New York's Investment in Stem Cell Program Continues to Generate New Medical Treatments and Innovative Research

Government Relations Committee”Public Relations Committee”

The Associated Medical Schools of New York (AMSNY) today released a 2012 report showing how New York’s stem cell program has enabled it to emerge as a leader in stem cell research, and strengthened the state’s economy through job creation.

“This report demonstrates the foresight of New York’s leaders in funding stem cell research. Not only are scientists across the state making progress towards understanding how to treat or prevent debilitating diseases, New York’s stem cell program generates jobs, attracts promising young women and men into medical and scientific careers, and enhances our state’s leadership in biomedical research,” said Dr. Lee Goldman, AMSNY’s chair, and executive vice president and dean of the Columbia University College of Physicians & Surgeons.

In 2007, New York State allocated $600 million over 11 years to the Empire State Stem Cell Program (NYSTEM), making it the second largest publically-financed stem cell program in the country. To date, New York has awarded nearly $223 million of the $600 million to support stem cell research for the purpose of exploring innovative cures and treatment to life threatening and chronic illnesses, such as Alzheimer’s, and Arterial Lateral Sclerosis (ALS).

In addition to supporting ground-breaking stem cell research projects, the state’s investment has been a tool for economic development by creating or maintaining more than 400 jobs at AMSNY institutions since the program’s inception, and is attracting world-renowned researchers and scientists to New York.

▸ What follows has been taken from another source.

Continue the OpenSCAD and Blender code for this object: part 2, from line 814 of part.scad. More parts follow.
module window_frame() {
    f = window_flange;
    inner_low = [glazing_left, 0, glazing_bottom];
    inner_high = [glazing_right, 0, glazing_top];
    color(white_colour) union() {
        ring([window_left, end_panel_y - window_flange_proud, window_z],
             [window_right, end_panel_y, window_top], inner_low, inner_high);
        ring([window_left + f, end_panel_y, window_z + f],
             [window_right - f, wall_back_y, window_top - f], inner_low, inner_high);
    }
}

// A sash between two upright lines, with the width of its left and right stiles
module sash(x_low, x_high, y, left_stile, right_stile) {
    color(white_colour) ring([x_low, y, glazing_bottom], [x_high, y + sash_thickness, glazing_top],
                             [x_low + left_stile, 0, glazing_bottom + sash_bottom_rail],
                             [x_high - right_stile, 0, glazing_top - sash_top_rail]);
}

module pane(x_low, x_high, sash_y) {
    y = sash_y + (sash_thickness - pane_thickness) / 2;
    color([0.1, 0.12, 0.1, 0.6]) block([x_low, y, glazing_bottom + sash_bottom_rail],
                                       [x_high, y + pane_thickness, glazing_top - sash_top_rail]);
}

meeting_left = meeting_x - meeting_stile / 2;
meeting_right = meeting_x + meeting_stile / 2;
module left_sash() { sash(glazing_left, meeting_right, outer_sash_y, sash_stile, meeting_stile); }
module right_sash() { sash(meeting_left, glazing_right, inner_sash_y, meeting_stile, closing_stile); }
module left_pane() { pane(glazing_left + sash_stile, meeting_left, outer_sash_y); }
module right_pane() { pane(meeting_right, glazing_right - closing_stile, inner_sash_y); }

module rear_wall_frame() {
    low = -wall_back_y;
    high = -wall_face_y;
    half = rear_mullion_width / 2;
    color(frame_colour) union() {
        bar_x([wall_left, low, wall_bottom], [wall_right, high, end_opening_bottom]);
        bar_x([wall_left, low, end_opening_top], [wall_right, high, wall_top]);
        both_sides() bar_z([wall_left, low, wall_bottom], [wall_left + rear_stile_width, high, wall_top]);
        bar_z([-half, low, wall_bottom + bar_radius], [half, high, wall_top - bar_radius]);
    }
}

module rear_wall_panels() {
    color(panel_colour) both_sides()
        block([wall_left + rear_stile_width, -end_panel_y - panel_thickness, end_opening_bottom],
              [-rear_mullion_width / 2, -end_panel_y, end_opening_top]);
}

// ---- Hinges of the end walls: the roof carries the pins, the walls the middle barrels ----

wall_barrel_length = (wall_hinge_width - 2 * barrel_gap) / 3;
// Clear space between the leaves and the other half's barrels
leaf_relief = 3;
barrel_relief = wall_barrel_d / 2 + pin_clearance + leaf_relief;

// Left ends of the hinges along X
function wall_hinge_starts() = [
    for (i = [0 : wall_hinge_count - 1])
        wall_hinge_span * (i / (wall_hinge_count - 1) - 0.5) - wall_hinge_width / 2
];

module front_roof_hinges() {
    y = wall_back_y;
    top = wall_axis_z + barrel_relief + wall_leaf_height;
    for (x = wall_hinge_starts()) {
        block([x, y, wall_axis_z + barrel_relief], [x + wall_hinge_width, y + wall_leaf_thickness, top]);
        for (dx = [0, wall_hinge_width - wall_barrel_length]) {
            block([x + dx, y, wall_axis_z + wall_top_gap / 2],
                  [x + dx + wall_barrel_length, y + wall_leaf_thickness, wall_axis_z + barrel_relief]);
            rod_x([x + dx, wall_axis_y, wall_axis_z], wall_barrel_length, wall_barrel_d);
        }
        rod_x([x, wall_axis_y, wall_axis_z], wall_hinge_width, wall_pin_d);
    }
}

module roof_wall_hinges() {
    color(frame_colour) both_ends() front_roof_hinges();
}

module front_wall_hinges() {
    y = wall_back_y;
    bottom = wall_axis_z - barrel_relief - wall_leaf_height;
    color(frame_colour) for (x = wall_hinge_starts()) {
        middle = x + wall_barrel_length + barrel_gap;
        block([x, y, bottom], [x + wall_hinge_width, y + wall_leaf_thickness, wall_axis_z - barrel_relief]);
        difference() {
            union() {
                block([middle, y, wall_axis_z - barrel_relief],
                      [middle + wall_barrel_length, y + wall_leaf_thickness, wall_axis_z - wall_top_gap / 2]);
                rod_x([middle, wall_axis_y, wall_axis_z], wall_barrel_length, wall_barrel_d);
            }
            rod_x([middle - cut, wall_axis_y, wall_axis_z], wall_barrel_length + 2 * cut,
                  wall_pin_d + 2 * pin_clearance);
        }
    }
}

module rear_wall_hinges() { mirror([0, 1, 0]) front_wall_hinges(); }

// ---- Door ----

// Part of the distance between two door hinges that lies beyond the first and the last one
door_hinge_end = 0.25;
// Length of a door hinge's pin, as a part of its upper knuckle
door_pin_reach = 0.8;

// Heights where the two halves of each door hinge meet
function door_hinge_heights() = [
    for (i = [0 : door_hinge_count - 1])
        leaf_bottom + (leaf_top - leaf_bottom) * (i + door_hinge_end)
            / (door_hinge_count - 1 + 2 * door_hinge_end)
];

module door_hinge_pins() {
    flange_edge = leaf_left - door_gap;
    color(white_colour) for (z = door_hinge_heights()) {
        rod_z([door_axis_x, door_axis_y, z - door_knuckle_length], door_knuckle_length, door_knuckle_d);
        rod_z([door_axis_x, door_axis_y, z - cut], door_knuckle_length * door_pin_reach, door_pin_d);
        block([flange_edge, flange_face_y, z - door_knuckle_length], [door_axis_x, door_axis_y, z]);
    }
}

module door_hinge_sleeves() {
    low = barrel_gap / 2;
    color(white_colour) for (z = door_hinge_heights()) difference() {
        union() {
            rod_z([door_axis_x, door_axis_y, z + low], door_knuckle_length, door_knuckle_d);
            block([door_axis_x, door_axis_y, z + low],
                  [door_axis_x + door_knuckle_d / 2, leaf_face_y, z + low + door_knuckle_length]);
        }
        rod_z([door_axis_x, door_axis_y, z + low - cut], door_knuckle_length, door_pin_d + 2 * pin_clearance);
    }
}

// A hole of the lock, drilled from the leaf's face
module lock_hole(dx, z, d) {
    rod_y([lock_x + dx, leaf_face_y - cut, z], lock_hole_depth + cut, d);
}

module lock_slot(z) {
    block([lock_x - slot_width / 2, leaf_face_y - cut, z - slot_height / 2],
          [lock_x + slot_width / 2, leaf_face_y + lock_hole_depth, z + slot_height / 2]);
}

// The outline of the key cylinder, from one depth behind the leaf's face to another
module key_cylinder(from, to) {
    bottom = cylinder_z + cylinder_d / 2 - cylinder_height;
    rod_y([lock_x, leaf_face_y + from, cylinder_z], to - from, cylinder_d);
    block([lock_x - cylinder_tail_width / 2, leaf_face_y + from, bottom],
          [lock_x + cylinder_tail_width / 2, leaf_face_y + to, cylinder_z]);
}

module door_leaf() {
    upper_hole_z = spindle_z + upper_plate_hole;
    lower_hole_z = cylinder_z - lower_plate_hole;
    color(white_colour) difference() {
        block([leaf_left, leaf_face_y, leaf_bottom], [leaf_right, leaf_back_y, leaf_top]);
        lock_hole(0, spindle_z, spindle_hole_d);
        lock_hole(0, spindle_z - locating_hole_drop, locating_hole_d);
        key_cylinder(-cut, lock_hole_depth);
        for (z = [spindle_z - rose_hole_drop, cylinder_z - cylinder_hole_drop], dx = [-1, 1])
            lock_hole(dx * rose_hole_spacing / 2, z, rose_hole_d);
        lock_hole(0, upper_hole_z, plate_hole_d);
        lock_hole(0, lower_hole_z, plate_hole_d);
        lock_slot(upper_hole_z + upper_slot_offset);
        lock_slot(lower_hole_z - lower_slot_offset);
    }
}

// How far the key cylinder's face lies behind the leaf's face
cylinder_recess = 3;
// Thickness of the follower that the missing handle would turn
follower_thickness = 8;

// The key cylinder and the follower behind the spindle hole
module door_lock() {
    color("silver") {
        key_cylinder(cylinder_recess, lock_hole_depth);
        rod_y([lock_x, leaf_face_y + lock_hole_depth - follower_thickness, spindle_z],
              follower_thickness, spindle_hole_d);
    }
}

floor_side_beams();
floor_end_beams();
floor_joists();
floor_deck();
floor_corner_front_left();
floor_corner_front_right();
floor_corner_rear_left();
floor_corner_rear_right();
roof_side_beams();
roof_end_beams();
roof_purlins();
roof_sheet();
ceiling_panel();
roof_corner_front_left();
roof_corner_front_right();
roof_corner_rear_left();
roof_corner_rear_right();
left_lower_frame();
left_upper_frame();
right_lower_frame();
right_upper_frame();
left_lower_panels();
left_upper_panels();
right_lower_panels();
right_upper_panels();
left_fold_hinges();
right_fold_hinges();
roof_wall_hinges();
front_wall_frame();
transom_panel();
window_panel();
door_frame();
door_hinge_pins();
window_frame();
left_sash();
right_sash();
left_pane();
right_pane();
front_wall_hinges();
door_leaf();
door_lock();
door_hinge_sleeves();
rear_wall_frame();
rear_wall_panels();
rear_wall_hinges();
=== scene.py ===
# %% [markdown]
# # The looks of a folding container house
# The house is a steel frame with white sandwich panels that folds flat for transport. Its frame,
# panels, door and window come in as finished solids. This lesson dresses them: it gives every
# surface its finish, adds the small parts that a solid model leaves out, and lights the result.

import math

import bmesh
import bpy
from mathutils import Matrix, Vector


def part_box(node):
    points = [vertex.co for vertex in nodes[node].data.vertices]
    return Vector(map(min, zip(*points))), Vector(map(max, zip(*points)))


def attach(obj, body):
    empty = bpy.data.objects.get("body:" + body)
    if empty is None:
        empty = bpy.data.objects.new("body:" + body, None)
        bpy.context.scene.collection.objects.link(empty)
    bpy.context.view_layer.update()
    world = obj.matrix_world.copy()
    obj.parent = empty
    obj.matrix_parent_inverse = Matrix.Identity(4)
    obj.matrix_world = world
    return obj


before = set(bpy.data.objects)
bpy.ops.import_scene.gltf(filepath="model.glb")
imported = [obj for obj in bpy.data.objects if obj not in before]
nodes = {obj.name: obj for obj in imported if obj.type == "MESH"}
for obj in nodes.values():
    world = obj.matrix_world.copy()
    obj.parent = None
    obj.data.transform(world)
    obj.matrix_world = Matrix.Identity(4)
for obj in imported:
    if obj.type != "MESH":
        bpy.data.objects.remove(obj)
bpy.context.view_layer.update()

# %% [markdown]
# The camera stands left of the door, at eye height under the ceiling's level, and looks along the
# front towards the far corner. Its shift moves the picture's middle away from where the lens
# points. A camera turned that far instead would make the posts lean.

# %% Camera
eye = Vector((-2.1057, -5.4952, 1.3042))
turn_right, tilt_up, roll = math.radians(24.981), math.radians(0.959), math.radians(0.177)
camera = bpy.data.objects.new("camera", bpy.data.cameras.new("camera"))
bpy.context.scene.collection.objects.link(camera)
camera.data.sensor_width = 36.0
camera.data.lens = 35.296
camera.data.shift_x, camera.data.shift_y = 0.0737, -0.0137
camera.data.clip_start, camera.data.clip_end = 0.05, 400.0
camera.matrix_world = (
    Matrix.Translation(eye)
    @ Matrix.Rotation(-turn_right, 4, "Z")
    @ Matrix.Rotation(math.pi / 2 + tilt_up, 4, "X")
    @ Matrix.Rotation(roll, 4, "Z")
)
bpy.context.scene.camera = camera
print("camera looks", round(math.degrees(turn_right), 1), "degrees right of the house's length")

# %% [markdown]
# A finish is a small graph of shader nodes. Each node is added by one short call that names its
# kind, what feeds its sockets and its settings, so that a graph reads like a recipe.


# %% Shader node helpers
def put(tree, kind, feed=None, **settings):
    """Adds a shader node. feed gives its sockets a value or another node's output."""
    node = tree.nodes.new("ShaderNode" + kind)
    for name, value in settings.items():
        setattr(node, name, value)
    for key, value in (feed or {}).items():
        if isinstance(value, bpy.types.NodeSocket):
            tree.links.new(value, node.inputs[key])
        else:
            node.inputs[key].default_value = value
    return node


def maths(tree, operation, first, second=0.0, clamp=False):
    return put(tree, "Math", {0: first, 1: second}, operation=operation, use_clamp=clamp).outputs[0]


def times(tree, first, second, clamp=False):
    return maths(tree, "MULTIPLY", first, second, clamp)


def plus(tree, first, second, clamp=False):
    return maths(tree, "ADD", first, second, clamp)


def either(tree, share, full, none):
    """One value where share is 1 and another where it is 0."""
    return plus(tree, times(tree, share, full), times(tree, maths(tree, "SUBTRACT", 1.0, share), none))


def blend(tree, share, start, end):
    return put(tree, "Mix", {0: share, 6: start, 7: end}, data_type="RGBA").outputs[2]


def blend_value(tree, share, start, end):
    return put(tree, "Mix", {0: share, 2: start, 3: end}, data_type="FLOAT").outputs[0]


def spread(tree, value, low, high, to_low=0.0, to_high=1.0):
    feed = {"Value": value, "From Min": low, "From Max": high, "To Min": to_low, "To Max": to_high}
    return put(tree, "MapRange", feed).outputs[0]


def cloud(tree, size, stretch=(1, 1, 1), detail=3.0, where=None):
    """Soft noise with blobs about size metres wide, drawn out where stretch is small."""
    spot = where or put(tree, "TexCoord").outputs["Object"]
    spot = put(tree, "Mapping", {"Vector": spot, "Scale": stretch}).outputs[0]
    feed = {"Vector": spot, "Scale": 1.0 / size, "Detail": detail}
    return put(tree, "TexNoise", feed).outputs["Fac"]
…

Dr. Ronald G. Crystal, chairman and professor of Genetic Medicine, Weill Cornell Medical College, said, “Stem cell research holds the promise of tomorrow’s medical breakthroughs to improve human health. Continuing to advance stem cell research in New York is vital since we are one of the strongest and largest centers of stem cell science in the world and home to some of the most talented medical researchers. Funding for stem cell research in New York is critical and any reduction in support will slow our progress toward securing the important discoveries and cures for the devastating diseases that affect New Yorkers.”

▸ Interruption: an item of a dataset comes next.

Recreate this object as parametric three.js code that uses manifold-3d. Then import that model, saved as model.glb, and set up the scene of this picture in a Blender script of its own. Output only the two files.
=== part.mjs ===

Dr. Allen M. Spiegel, dean of Albert Einstein College of Medicine said, “The Albert Einstein College of Medicine has made a major commitment to the stem cell research field because it offers tremendous potential for understanding the causes of and developing better treatments for diseases like cancer, type 1 diabetes, and Parkinson’s. The NYSTEM program has been critical in helping Einstein support innovative and technically advanced work in this vital field.”

Dennis S. Charney, MD, Anne and Joel Ehrenkranz Dean, Mount Sinai School of Medicine, and executive vice president for Academic Affairs at the Mount Sinai Medical Center said, “Stem cell research has the potential to transform the way medicine is practiced and it is an area that has been one of Mount Sinai’s top priorities. Our researchers at the Black Family Stem Cell Institute, with funding from The Empire State Stem Cell Program, were the first to develop abnormal heart cells from human stem cells, allowing them to study potential treatments for cardiomyopathy. Maintaining funding for stem cell research is essential to the continued success of our research programs which, in addition to studying heart disease, include researching potential treatments for schizophrenia, autism, Alzheimer’s disease and diabetes.”

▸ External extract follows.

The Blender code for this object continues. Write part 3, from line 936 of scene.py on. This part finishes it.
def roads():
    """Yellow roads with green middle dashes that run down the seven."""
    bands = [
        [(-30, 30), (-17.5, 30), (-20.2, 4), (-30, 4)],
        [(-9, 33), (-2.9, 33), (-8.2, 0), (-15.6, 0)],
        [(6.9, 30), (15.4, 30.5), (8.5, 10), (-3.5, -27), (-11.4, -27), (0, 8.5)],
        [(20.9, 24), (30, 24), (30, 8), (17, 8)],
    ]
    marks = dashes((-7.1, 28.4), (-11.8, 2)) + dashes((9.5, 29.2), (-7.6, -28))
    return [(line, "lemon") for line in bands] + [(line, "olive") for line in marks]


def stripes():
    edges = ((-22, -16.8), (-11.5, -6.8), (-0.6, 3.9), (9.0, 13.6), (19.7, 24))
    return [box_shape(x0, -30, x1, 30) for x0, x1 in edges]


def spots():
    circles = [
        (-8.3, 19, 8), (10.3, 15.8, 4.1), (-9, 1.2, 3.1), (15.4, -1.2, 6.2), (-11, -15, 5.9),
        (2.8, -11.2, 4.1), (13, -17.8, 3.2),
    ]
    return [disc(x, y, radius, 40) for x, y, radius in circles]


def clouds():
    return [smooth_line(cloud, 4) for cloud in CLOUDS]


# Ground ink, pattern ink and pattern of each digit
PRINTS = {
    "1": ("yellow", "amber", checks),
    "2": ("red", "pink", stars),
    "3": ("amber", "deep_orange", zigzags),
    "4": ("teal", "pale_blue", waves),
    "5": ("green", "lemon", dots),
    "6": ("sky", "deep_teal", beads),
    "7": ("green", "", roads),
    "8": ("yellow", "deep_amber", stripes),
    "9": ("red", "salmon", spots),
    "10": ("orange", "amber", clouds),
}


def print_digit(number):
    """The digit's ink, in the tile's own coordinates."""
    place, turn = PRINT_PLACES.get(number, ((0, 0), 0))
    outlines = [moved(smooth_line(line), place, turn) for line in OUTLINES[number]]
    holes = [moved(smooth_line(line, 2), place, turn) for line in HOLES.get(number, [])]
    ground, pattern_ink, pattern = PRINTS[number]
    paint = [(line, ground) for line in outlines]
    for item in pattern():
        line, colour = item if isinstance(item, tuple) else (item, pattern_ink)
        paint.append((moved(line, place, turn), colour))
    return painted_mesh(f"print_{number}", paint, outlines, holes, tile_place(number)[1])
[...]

Ruth Lehmann, PhD, Director of the Kimmel Center for Stem Cell Biology and the Skirball Institute of Biomolecular Medicine at NYU School of Medicine, part of the NYU Langone Medical Center, said, “In the current political and economic climate, where the government’s funding choices are being scrutinized, it is important to realize the impact of continuing to support early stage research and development, particularly in stem cell biology. The majority of scientific and medical discoveries originate in early stage laboratory research. By focusing its support on early stage research, NYSTEM has attracted new researchers to the field of stem cell biology who are bringing creative ideas and new approaches to this important field. At NYU Langone, this support has contributed to understanding the underlying causes of leukemia and to developing new approaches for cancer stem cell therapies. Without this funding, academic medical centers cannot thrive, and our leadership as innovators in health and science is threatened.”

According to the report, New York’s funding commitment is critical to the state’s stem cell research and patient communities given its unique nature. NYSTEM funds early stage projects that have not been able to access other funding sources such as those granted by the National Institutes of Health (NIH). NYSTEM also is distinct among other research grants in that it provides funding for capital projects and equipment, allowing institutions to develop or expand their stem cell research infrastructure.

“NYSTEM has made it possible for cutting-edge stem cell research to thrive in New York,” said Jo Wiederhorn, AMSNY’s president and CEO. “Across the state, medical schools and research institutions have been renovating laboratories and building state-of-the-art stem cell centers – spurring economic development and fostering medical innovation. None of this would have been possible without NYSTEM.”

The program also has stimulated state research institutions to make their own investments in stem cell research, which in turn has improved their ability to win additional NIH grants and attract private sector and philanthropic funding.